Après avoir beaucoup joué à gauche ces dernières saisons, tu as été repositionné dans l'axe...
C’était une envie de ma part et j’en avais parlé à mes agents au moment de me trouver un nouveau club. A Strasbourg, c'est Julien Stephan qui m'a mis dans le couloir gauche parce qu’on avait des absents. Ça avait fonctionné et on avait vécu une saison extraordinaire. Mais je suis un joueur qui aime bien prendre les choses en main, qui aime être en action plus qu’en réaction, donc je préférais être dans le cœur du jeu pour avoir davantage d’influence, calmer le jeu, accélérer le jeu ou gueuler un coup quand il le faut ! Dans le couloir, c’est différent, on est sur des efforts brusques, par intermittence. Ça a été un plaisir de jouer dans le couloir avec Strasbourg car on était en Ligue 1 Uber Eats et que j’ai toujours fait passer le collectif d’abord. Mais là, j’avais envie de rejouer dans l’axe et, si je descendais d’une division, c’était pour avoir les clefs du camion, pas pour subir.

Tu as longtemps été capitaine à Strasbourg, où tu étais reconnu comme un des ambianceurs du vestiaire. Comment on s’intègre dans un nouveau groupe quand on a une telle personnalité ?

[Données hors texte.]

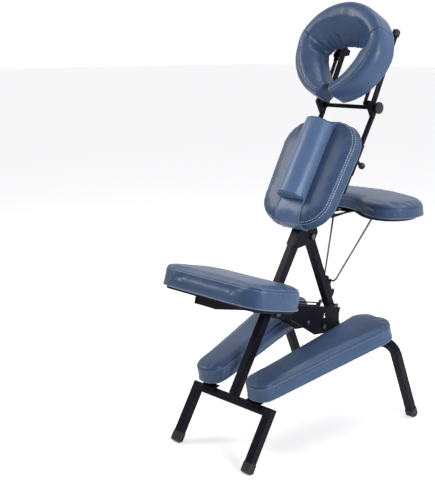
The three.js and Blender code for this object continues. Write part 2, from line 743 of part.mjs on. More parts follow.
// ---------------------------------------------------------------- head posts and cradle
function headPosts() {
  const group = frameAt(0, 0, SPINE_TILT);
  const axle = inFrame(AXLE.y, AXLE.z, 0, 0, SPINE_TILT);
  const link = linkPivot(axle);
  for (const [word, side] of SIDES) {
    const head = sidePlate([
      [POST_P - 7, axle.u - 30], [POST_P + 7, axle.u - 30], [axle.p + 12, axle.u - 8], [axle.p + 10, axle.u + 9],
      [axle.p - 4, axle.u + 12], [link.p - 7, link.u + 7], [link.p - 7, link.u - 6],
    ], side, HEAD_X, HEAD_X + 10);
    const post = roundTube(POST_R, 1.6, POST_BOTTOM, axle.u - 22);
    post.translate(side * POST_X, POST_P, 0);
    const stud = sideRod(3, side, LINK_X - 3, HEAD_X + 2, link);
    const bore = rodX(AXLE_R + GAP, -140, 140, axle.p, axle.u);
    place(group, `head_post_${word}`, cut(join([head, post, stud]), [bore]), steel());
  }
  const reach = HEAD_X + 12.4;
  place(group, 'cradle_axle', rodX(AXLE_R, -reach, reach), steel(), 0, axle.p, axle.u);
}

// Plate between the distances near and far from the middle plane, on one side of it.
function sidePlate(points, side, near, far) {
  return side > 0 ? plateX(points, near, far) : plateX(points, -far, -near);
}

function sideRod(radius, side, near, far, at) {
  return side > 0
    ? rodX(radius, near, far, at.p, at.u, 14)
    : rodX(radius, -far, -near, at.p, at.u, 14);
}

function linkPivot(axle) {
  const turn = rad(ARM_TILT - SPINE_TILT);
  return { p: axle.p - LINK_OFFSET * Math.cos(turn), u: axle.u + LINK_OFFSET * Math.sin(turn) };
}

// Arms and links share one frame: +Z runs up the arm from the axle.
function cradleArms() {
  const group = frameAt(AXLE.y, AXLE.z, ARM_TILT);
  const near = ARM_X - ARM_THICK / 2;
  const far = ARM_X + ARM_THICK / 2;
  for (const [word, side] of SIDES) {
    const arm = sidePlate(barOutline(ARM_LENGTH, 8.5), side, near, far);
    const holes = [
      rodX(AXLE_R + GAP, -140, 140),
      rodX(3 + GAP, -140, 140, 0, ARM_UPPER_PIVOT, 14),
    ];
    place(group, `cradle_arm_${word}`, cut(arm, holes), steel());
    const cap = sidePlate(capOutline(), side, near - 3, far + 3);
    const pocket = sidePlate(barOutline(ARM_LENGTH, 8.5 + GAP), side, near - GAP, far + GAP);
    place(group, `arm_cap_${word}`, cut(cap, [pocket]), knobPlastic());
    const link = sidePlate(barOutline(ARM_UPPER_PIVOT, 6), side, LINK_X - LINK_THICK / 2, LINK_X + LINK_THICK / 2);
    const linkHoles = [rodX(3 + GAP, -140, 140, 0, 0, 14), rodX(3 + GAP, -140, 140, 0, ARM_UPPER_PIVOT, 14)];
    place(group, `cradle_link_${word}`, cut(link, linkHoles), steel(), 0, -LINK_OFFSET, 0);
  }
  place(group, 'cradle_knob', cradleKnob(), knobPlastic(), HEAD_X + 12.4 + GAP);
}

function capOutline() {
  const end = ARM_LENGTH + 14;
  return [[-11, end - 20], [11, end - 20], [11, end - 4], [7, end], [-7, end], [-11, end - 4]];
}

// Flat bar with round ends centred on 0 and on length.
function barOutline(length, half) {
  const points = [];
  for (const [centre, start] of [[0, Math.PI], [length, 0]]) {
    for (let i = 0; i <= 8; i += 1) {
      const a = start + Math.PI * i / 8;
      points.push([half * Math.cos(a), centre + half * Math.sin(a)]);
    }
  }
  return points;
}

// Clamp knob on the end of the axle, turning about X.
function cradleKnob() {
  const profile = [[0, 0], [8, 0], [9, 4], [16, 5], [18, 7], [18, 13], [15.5, 15.5], [0, 16]];
  const geometry = new THREE.LatheGeometry(profile.map(([r, h]) => new THREE.Vector2(r, h)), 24);
  geometry.rotateZ(-Math.PI / 2);
  return geometry;
}

// Bracket between the arms and the ring board, one each side.
function cradleBrackets() {
  const group = frameAt(RING.y, RING.z, RING_TILT);
  const upper = upperPivot();
  const hinge = { p: RING_HINGE.fwd, u: RING_HINGE.up };
  const outline = [
    [hinge.p - 7, hinge.u - 5], [hinge.p, hinge.u - 9], [upper.arm.p + 8, upper.arm.u - 9],
    [upper.arm.p + 9, upper.arm.u + 7], [upper.link.p + 2, upper.link.u + 9], [upper.link.p - 7, upper.link.u + 5],
    [hinge.p - 7, hinge.u + 5],
  ];
  for (const [word, side] of SIDES) {
    const plate = sidePlate(outline, side, BRACKET_X - BRACKET_THICK / 2, BRACKET_X + BRACKET_THICK / 2);
    const studs = [
      sideRod(3, side, BRACKET_X, ARM_X + ARM_THICK / 2 + 2.5, upper.arm),
      sideRod(3, side, BRACKET_X, LINK_X + LINK_THICK / 2 + 0.6, upper.link),
    ];
    const bore = rodX(4 + GAP, -140, 140, hinge.p, hinge.u);
    place(group, `cradle_bracket_${word}`, cut(join([plate, ...studs]), [bore]), steel());
  }
}

function upperPivot() {
  const s = Math.sin(rad(ARM_TILT));
  const c = Math.cos(rad(ARM_TILT));
  const arm = { y: AXLE.y + s * ARM_UPPER_PIVOT, z: AXLE.z + c * ARM_UPPER_PIVOT };
  const link = { y: arm.y - c * LINK_OFFSET, z: arm.z + s * LINK_OFFSET };
  return {
    arm: inFrame(arm.y, arm.z, RING.y, RING.z, RING_TILT),
    link: inFrame(link.y, link.z, RING.y, RING.z, RING_TILT),
  };
}

// Horseshoe outline, open at the bottom. The slit is half the gap between the tips of the horns,
// and the ends of the horns draw apart below them.
const HORN_CUT = 26;

function ringShape(grow, slit) {
  const outer = [];
  const inner = [];
  for (let i = 0; i <= 24; i += 1) {
    const a = rad(-90 + 180 * i / 24);
    const high = Math.sin(a) > 0 ? RING_ABOVE : RING_BELOW;
    outer.push([(RING_HALF_WIDTH + grow) * Math.cos(a), (high + grow) * Math.sin(a)]);
  }
  for (let i = 0; i <= 18; i += 1) {
    const a = rad(90 - 180 * i / 18);
    const high = Math.sin(a) > 0 ? 62 - grow : 104 - grow;
    inner.push([(80 - grow) * Math.cos(a) * (1 + 0.2 * Math.sin(a)), high * Math.sin(a)]);
  }
  const outside = outer.filter(([x, y]) => y > 0 || x > slit + HORN_CUT + 4);
  const inside = inner.filter(([x]) => x > slit + 3);
  const right = [
    [slit, inside.at(-1)[1] - 2], [slit + HORN_CUT, outside[0][1] - 2],
    ...outside.filter(([x]) => x > 1), [0, RING_ABOVE + grow],
  ];
  const hole = [[0, 62 - grow], ...inside];
  const mirror = (list) => list.filter(([x]) => x > 0).map(([x, y]) => [-x, y]).reverse();
  const all = [...right, ...mirror(right), ...mirror(hole), ...hole];
  return new THREE.Shape(all.map(([x, y]) => new THREE.Vector2(x, y)));
}

// Slab of the horseshoe, reaching from one distance behind the middle of the ring to another.
function ringSlab(grow, slit, from, to) {
  const geometry = slab(ringShape(grow, slit), from, to, 0);
  geometry.rotateX(Math.PI / 2);
  geometry.scale(1, -1, 1);
  return toGeometry(flipped(geometry));
}

function faceCradle() {
  const group = frameAt(RING.y, RING.z, RING_TILT);
  const half = RING_THICK / 2;
  const cushion = join([ringSlab(-9, 10, -half, half), ringSlab(0, 3, -half + 16, half - 12)]);
  place(group, 'face_cushion', cushion, vinyl());
  place(group, 'face_board', ringSlab(-20, 26, half + GAP, half + GAP + RING_BOARD), plywood());
  place(group, 'face_hinge', faceHinge(half + 2 * GAP + RING_BOARD), steel());
}

// Plate behind the ring board with an ear beside each bracket and a pin through it.
function faceHinge(back) {
  const far = BRACKET_X - BRACKET_THICK / 2 - GAP;
  const near = far - 4;
  const { fwd, up } = RING_HINGE;
  const ear = [[back, up - 16], [fwd + 4, up - 7], [fwd + 7, up], [fwd + 4, up + 7], [back, up + 16]];
  const pieces = [block(-far, far, back, back + 2.5, up + 48, up + 70)];
  for (const [, side] of SIDES) {
    pieces.push(sidePlate([[back, up - 22], [back + 2.5, up - 22], [back + 2.5, up + 70], [back, up + 70]],
      side, near - 14, far));
    pieces.push(sidePlate(ear, side, near, far));
    pieces.push(sideRod(4, side, near, BRACKET_X + BRACKET_THICK / 2 - 1, { p: fwd, u: up }));
  }
  return join(pieces);
}

// ---------------------------------------------------------------- armrest
// Kidney outline in the armrest's frame, hinge at y = 0.
const ARMREST_OUTLINE = mirroredOutline([
  [0, 70], [70, 58], [120, 22], [170, 2], [228, 8], [267, 60], [264, 130], [220, 186], [150, 222], [80, 246], [0, 254],
]);

function armrest() {
  const group = frameAt(ARMREST.y, ARMREST.z, 0);
  place(group, 'armrest_board', slab(insetSpline(ARMREST_OUTLINE, 26), 2, 9, 0), plywood());
  place(group, 'armrest_cushion', slab(splineShape(ARMREST_OUTLINE), 9 + GAP, 9 + ARMREST_THICK, 8), vinyl());
  place(group, 'armrest_hinge', armrestHinge(), steel());
}

// Plate under the board with cheeks on both sides of the bracket, and two eyes for the bail.
function armrestHinge() {
  const cheek = 19 + GAP;
  const outline = [
    [-9, -4], [-4, -9], [6, -8], [60, -3], [190, -3], [190, 1.7], [-4, 1.7],
  ];
  const pieces = [
    plateX(outline, -cheek - 3, -cheek),
    plateX(outline, cheek, cheek + 3),
    block(-cheek - 3, cheek + 3, 74, 190, -0.8, 1.7),
    rodX(4, -cheek - 6, cheek + 6),
    block(-BAIL_HALF_TOP - 8, BAIL_HALF_TOP + 8, BAIL_TOP.y - 10, BAIL_TOP.y + 10, -0.8, 1.7),
  ];
  for (const [, side] of SIDES) {
    const x = side * (BAIL_HALF_TOP - 9);
    pieces.push(block(x - 2.5, x + 2.5, BAIL_TOP.y - 8, BAIL_TOP.y + 8, BAIL_TOP.z - 8, 1));
  }
  const bore = rodX(BAIL_R + GAP, -200, 200, BAIL_TOP.y, BAIL_TOP.z, 16);
  return cut(join(pieces), [bore]);
}

// Wire bail: inward hooks at the top, two legs drawing together, and the rung at the bottom.
function bail() {
  const group = frameAt(ARMREST.y + BAIL_TOP.y, ARMREST.z + BAIL_TOP.z, BAIL_TILT);
  const hook = BAIL_HALF_TOP - 15;
  const right = [
    [hook, 0], [BAIL_HALF_TOP - 3, 0], [BAIL_HALF_TOP, -4], [24, -BAIL_LENGTH + 8], [18, -BAIL_LENGTH],
  ];
  const points = [...right, ...right.map(([x, z]) => [-x, z]).reverse()];
  const path = new THREE.CurvePath();
  for (let i = 1; i < points.length; i += 1) {
    const [a, b] = [points[i - 1], points[i]];
    path.add(new THREE.LineCurve3(new THREE.Vector3(a[0], 0, a[1]), new THREE.Vector3(b[0], 0, b[1])));
  }
  const pieces = [];
  for (const curve of path.curves) pieces.push(wire(curve.v1, curve.v2));
  place(group, 'prop_bail', join(pieces), zinc());
}

// Straight length of wire, running a little past both of its bends.
function wire(a, b) {
  const length = a.distanceTo(b) + BAIL_R;
  const geometry = new THREE.CylinderGeometry(BAIL_R, BAIL_R, length, 12);
  geometry.applyQuaternion(new THREE.Quaternion().setFromUnitVectors(
    new THREE.Vector3(0, 1, 0), b.clone().sub(a).normalize()));
  geometry.translate((a.x + b.x) / 2, (a.y + b.y) / 2, (a.z + b.z) / 2);
  return geometry;
}

rearFrame();
frontFrame();
kneePads();
seat();
chestPad();
headPosts();
cradleArms();
cradleBrackets();
faceCradle();
armrest();
bail();

chair.updateMatrixWorld(true);
const bounds = new THREE.Box3().setFromObject(chair, true);
chair.position.y = -(bounds.min.y + bounds.max.y) / 2;

export default chair;
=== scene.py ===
"""Looks of the folding massage chair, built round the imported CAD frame."""
import json
import math

import bmesh
import bpy
import numpy as np
from mathutils import Matrix, Vector
from mathutils.bvhtree import BVHTree
from mathutils.kdtree import KDTree


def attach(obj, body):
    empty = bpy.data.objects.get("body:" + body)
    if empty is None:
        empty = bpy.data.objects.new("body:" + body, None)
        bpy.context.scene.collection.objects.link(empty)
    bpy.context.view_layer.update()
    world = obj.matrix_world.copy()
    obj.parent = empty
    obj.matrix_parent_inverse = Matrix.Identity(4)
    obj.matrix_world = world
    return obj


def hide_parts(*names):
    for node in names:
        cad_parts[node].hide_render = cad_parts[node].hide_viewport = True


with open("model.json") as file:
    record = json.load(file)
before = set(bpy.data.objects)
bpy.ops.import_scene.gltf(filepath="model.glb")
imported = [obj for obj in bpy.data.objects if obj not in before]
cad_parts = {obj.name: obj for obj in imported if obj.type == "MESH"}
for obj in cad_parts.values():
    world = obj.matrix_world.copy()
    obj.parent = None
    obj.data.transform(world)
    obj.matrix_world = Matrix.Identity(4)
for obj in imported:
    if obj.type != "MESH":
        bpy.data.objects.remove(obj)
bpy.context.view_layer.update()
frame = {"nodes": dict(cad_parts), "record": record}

RECORD = frame["record"]
JOINTS = {j["name"]: j for j in RECORD["behaviour"]["joints"]}
MOUNTS = {m["name"]: m for m in RECORD["mounts"]}
MM = 0.001

# ------------------------------------------------------------------ frames of the sub-assemblies
SPINE_TILT = 31.3
FRONT_TILT = 23.3
SEAT_TILT = 12.97
KNEE_TILT = 13.5
RING_TILT = 23.0
REAR_FOOT_AHEAD = 9.0      # how far a foot's flat lies in front of its leg's axis
FRONT_FOOT_AHEAD = -6.5
FRONT_BAR = 284.0          # crossbar above the front feet, along the front tube
RING_HINGE = (62.0, 20.0)  # ring hinge behind and above the middle of the ring


class Frame:
    """A frame that leans forward by lean degrees. Its points are in millimetres, the result in metres."""

    def __init__(self, origin, lean):
        self.matrix = Matrix.Translation(Vector(origin)) @ Matrix.Rotation(-math.radians(lean), 4, "X")

    def point(self, x, y, z):
        return self.matrix @ Vector((x * MM, y * MM, z * MM))

    def array(self, points):
        rotation = np.array(self.matrix.to_3x3())
        return np.asarray(points) * MM @ rotation.T + np.array(self.matrix.translation)

    def direction(self, x, y, z):
        return (self.matrix.to_3x3() @ Vector((x, y, z))).normalized()


def leg_axis(name, ahead):
    """Where a leg's axis meets the floor. ahead is how far the foot's flat lies in front of it."""
    y = MOUNTS[name]["pos_m"][1]
    return Vector((0, y - ahead * MM, 0))


def joint_at(name):
    _, y, z = JOINTS[name]["pos_m"]
    return Vector((0, y, z))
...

C'est bien aussi de se faire plus discret ! Plus sérieusement, j’avais un peu souffert à mon arrivée à Strasbourg, en National, où je n’avais pas forcément été très bien accueilli par les anciens donc, plus tard, j’ai toujours fait en sorte de mettre à l’aise et d’intégrer les nouveaux. C’était la moindre des choses. De toute façon, j’ai rarement eu de problèmes dans le vestiaire même si je suis un peu un vieux con par moments. Les mecs qui ont joué avec moi diront que j’ai toujours été accessible. Aujourd’hui, j’ai presque 36 ans donc je me suis assagi. Je ne vais pas aller jusqu’à dire que je reste dans mon coin à Bastia mais je fais preuve de maturité. Il y a des moments pour rire mais aussi des moments où il faut travailler. Je suis là avant tout pour apporter mon professionnalisme et mon expérience, pas pour danser sur les tables et faire le guignol. Le plus important, c’est la performance.